Ireland is a microcosm for the problem, he said – in 2016 there were nine convictions, in 2017 there were three and in 2018 the number was zero.

“It went through exactly the same decline happening at a broader level across the region. When I talk to officials here [in Ireland], it just seems that other topics like economic development for example, have been prioritised over this issue, and a little bit of attention has come off it.”

In Ireland the average number of identification of victims per year is between 50 and 120. He said the latest research from the UN indicates the number of officially identified victims represents between 2% and 5% of the actual number of victims.

When it comes to child victims, Richey said the concern with the data for Ireland is that most of the identified victims are from other countries. 

That doesn’t mean there aren’t Irish victims, it means you’re not screening for them. I don’t think there’s any question that this is happening, the question is ‘how many?’

“We’ve talked to NGOs who have direct contact with people who are in vulnerable situations, including trafficking victims, and they’re reporting this,” he said.

He said children who are already in unstable or marginalised positions are most vulnerable to traffickers. 

“So that’s children who have multiple placements, children who have suffered abuse and run away from home, children who are homeless most certainly, children who have substance abuse or mental health problems, children with a disability,” he said. 

“On the spectrum of exploitation it can include something like a homeless teenager exchanging sex for a place to stay in a non-consensual environment up to traffickers bringing in foreign national teens and taking them around Ireland selling them on websites.”

He said despite low official figures in Ireland, this is “likely occurring”.

Richey said the methods of bringing international victims into Ireland as the same as they have been for many years, but the method of exploitation has evolved.   

“That’s why, for example, people in Ireland are seeing a lot less street prostitution. Most occurs online now,” he said.

“It not only facilitates broader engagement with a bigger marketplace but also allows for different forms of exploitation. A person might be sold online, but there could also be videos or livestreams of them that are also commercialised, so multiple forms of victimisation occur.

“The primary forms in Ireland are trafficking for sex exploitation and for labour exploitation. There are also indications of forced marriage.

“There’s no questions that’s probably happening, but at a lower rate than the other two.”

Vichey said he does believe there is a growing recognition among Irish officials that the response to the problem, has not been adequate. 

“There have been initiatives launched in the last few months that are encouraging, the Minister of Justice coordinated a group to bring cooperation between agencies and a renewed focus on prosecutors talking more with gardaí about how to company this problem. These types of conversations are crucial.”
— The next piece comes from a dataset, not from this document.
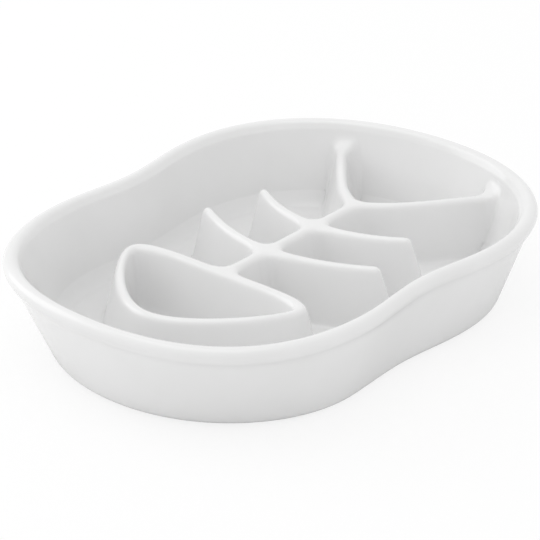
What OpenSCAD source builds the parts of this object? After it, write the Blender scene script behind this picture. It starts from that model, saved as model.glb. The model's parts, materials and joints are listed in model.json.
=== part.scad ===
// Ceramic slow feeder bowl: a two-lobed bowl with a rolled lip, and a fish-bone
// maze of rounded ridges that stands on its floor.
// X runs along the bowl, from the head of the fish bone to its tail. Z is up.
// The origin is under the middle of the bowl, on the surface that it stands on.

/* [Rim] */
// Overall length, over the lip
outer_length = 250; // [230:5:280]
// Overall width over the lip, across the tail lobe
tail_lobe_width = 184.8; // [178:0.2:200]
// Overall width over the lip, across the head lobe
head_lobe_width = 177.8; // [172:0.2:190]
// Overall width over the lip, at the waist between the lobes
waist_width = 172.8; // [166:0.2:182]
// From the middle of the bowl to the widest place of the head lobe
head_lobe_x = 43; // [36:1:50]
// From the middle of the bowl to the waist, towards the head
waist_x = 8.2; // [4:0.2:14]
// From the middle of the bowl to the widest place of the tail lobe
tail_lobe_x = 43; // [36:1:50]
// Diameter of the bead that rolls round the rim
lip_d = 6.8; // [6:0.2:8]
// How far the bead stands out past the wall
lip_overhang = 2.3; // [1.6:0.1:2.8]

/* [Bowl] */
// Overall height, from the foot to the top of the lip
bowl_h = 45.5; // [42:0.5:54]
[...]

In response to a query from TheJournal.ie about Richey’s comments, the Department of Justice said Ireland has robust legislative and policy measures in place to address the issue of human trafficking, citing the Criminal Law (Human Trafficking) Act 2008 and Criminal Law (Human Trafficking) (Amendment) Act 2013.
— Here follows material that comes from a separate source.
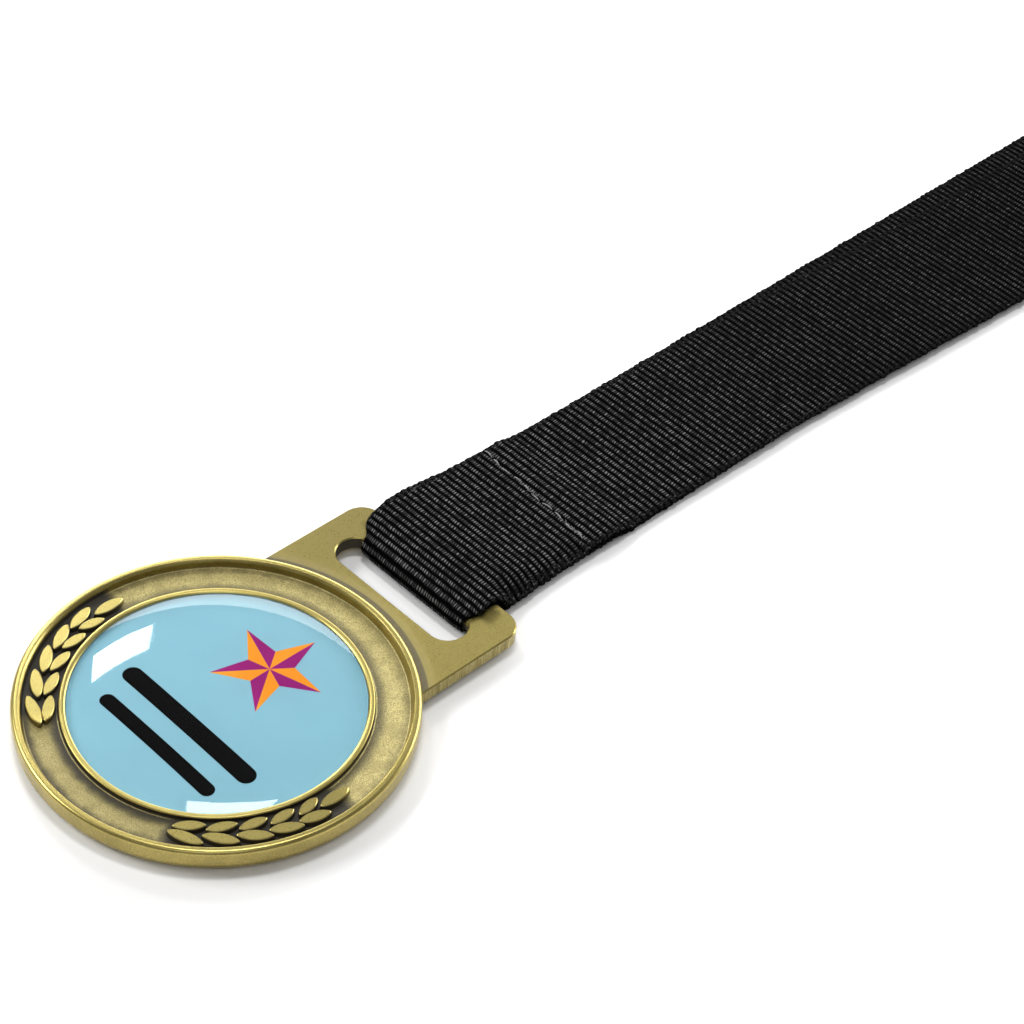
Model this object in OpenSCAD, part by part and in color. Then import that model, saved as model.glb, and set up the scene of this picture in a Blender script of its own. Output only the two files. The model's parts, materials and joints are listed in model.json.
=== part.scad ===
// Presentation medal: a round die-cast medal with a domed label in the middle and a slotted
// lug, and the neck ribbon that is sewn through the lug. The medal lies face up. The ribbon
// runs away from the lug as two legs, one on the other, and ends rolled up.
// The origin is on the underside at the centre of the disc, +Y points to the ribbon.

/* [Disc] */
// Diameter of the disc
disc_d = 50; // [40:1:70]
// Height of the rim over the surface that the medal lies on
disc_t = 3.6; // [3.4:0.1:4.5]
// Width of the raised rim
rim_w = 1.2; // [1:0.1:2]
// Depth of the channel between the rim and the bezel
channel_depth = 1.2; // [0.8:0.1:1.4]
// Radius on the rim's outer edge
edge_r = 0.5; // [0.2:0.05:0.6]
// Radius on the edge of the disc's underside
base_r = 1.6; // [0.5:0.1:2]

/* [Label] */
// Diameter of the recess for the domed label
recess_d = 36.9; // [30:0.1:40]
// Width of the bezel ring round the recess
bezel_w = 0.8; // [0.6:0.1:1.2]
// Height of the bezel over the channel
bezel_h = 0.75; // [0.5:0.05:1]
// Depth of the recess below the top of the bezel
recess_depth = 1.05; // [0.8:0.05:1.3]
// Thickness of the adhesive under the label
adhesive_t = 0.1; // [0.05:0.05:0.2]
// Thickness of the printed film
film_t = 0.15; // [0.1:0.05:0.3]
// Height of the resin at its edge
dome_edge_h = 0.65; // [0.4:0.05:0.7]
// Height of the resin in the middle, over its edge
dome_rise = 1.1; // [0.6:0.1:1.6]

/* [Laurels] */
// Number of leaves in each row of a spray
leaf_rows = 5; // [3:1:5]
// Height of the leaves over the channel
leaf_h = 0.7; // [0.4:0.05:0.8]
// Length of a leaf in the outer row
leaf_len = 4.4; // [3:0.1:5]
// Width of a leaf
leaf_w = 1.6; // [1:0.1:1.8]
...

“The Second National Action Plan to Prevent and Combat Human Trafficking in Ireland was launched in 2016. Action continues on a whole-of-Government basis, in line with that Plan,” a spokesperson said.

“The action plan involves a victim-centred and human rights based approach with the ultimate aims of preventing human trafficking, ensuring an effective criminal justice response and delivery of supports to victims.”
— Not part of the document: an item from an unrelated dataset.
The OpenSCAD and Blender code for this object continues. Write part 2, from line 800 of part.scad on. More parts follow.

The department said Ireland is also active at the international level in relation to human trafficking, in particular through cooperation with partners in the European Crime Prevention Network (ECPN) and EUROPOL.

“An Garda Síochána has committed significant resources to the investigation and prosecution of human trafficking. A specialised garda unit, the Human Trafficking Investigation and Co-ordination Unit (HTICU), has been established to coordinate delivery of national strategy.

A number of State bodies provide care and practical support to victims, including the HSE, the Legal Aid Board, the Immigration Service and Tusla. The Department of Justice and Equality also provides funding to several NGOs for their work to provide support to victims of trafficking.

“Action is also being taken to raise public awareness in Ireland and help members of the public identify the signs of human trafficking.”